Harvard professor Danielle Allen’s latest book, Justice by Means of Democracy, has little patience for abstractions that neglect real-world constraints. Allen argues instead for greater attention to the background conditions that make real disagreement possible, in part by critiquing and reframing the arguments in John Rawls’ seminal work of political philosophy, A Theory of Justice.

Allen posits “a fresh approach to a theory of justice” that reimagines political equality differently than Rawls and the economic paradigms that followed.

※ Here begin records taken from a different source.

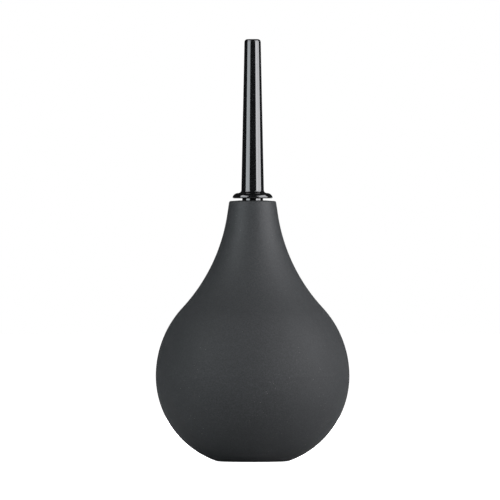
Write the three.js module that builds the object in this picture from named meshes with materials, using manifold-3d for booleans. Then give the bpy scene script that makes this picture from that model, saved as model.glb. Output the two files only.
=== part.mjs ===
// Pear-shaped rubber dust blower that stands on its base.
//
// A hollow rubber bulb carries a tapered plastic nozzle pushed into its neck. The nozzle's spigot
// holds a ball valve that lets air out only. A button valve in the base, with a loose flap disc
// under a cage, lets air in only. Pressing the base towards the neck blows.
//
// Millimetres, +Z up along the common axis, origin at the centre of the base.

import * as THREE from 'three';
import { mergeVertices } from 'three/addons/utils/BufferGeometryUtils.js';
import Module from 'manifold-3d';

const rad = THREE.MathUtils.degToRad;

// ---- Driving dimensions ----

const clearance = 0.3; // air kept between two pieces that touch or grip each other

// Rubber bulb: a flat base ring, a belly, a hollow shoulder and a short straight neck
const bulbRadius = 40;
const bellyHeight = 35.3; // height of the widest point
const baseRingRadius = 13; // outer edge of the flat that it stands on
const baseCornerRadius = 9;
const shoulderRadius = 41.5; // arc above the widest point
const neckRadius = 9.75; // at the top of the neck
const neckTopHeight = 107.5;
const neckTaper = rad(8.6); // of the straight neck, from the vertical
const neckStraight = 5; // length of the straight neck
const neckCornerRadius = 0.8;
const crownAngle = rad(4); // the neck's top face rises towards its mouth
const mouthChamfer = 0.6;
const wall = 3;
const floorCornerRadius = 5; // inside, between the floor and the belly
const boreLeadAngle = rad(45); // under the neck bore, where the rubber thins to the wall
const baseThickness = 3.5; // rubber that the inlet button grips

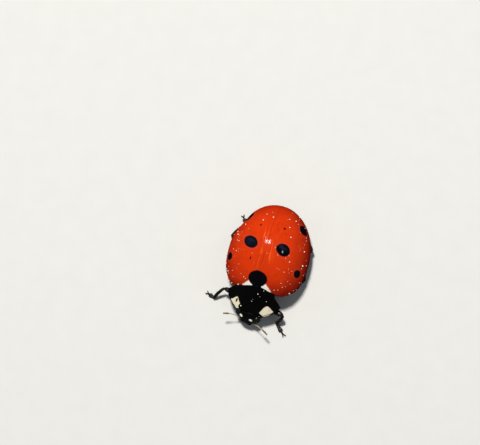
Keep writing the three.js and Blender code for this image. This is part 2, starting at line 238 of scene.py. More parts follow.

Where Rawls focused principally on questions of distributive justice (i.e., the just way to allocate a society’s resources), Allen sets out a more comprehensive notion of political equality that pushes beyond economic redistribution and toward “conditions in which no one dominates anyone else”—what she calls “difference without domination.” This vision in turn requires not only negative liberties (which constrain governmental limits on our freedom) but also positive liberties (the political conditions that allow us to realize equal citizenship). Allen contends that Rawls and his followers “shortchanged political equality and democracy” by privileging the former. She instead envisions positive and negative liberties “as genuinely co-original and co-equal.” 

Much of Allen’s argument and many of her policy prescriptions are persuasive. Her vision of ensuring that “all people have an experience of ownership, belonging, and equal footing in relation to our political institutions” is compelling. But her account of how to get there—in particular her description of human flourishing, her understanding of groups, and her treatment of associational rights—is less convincing.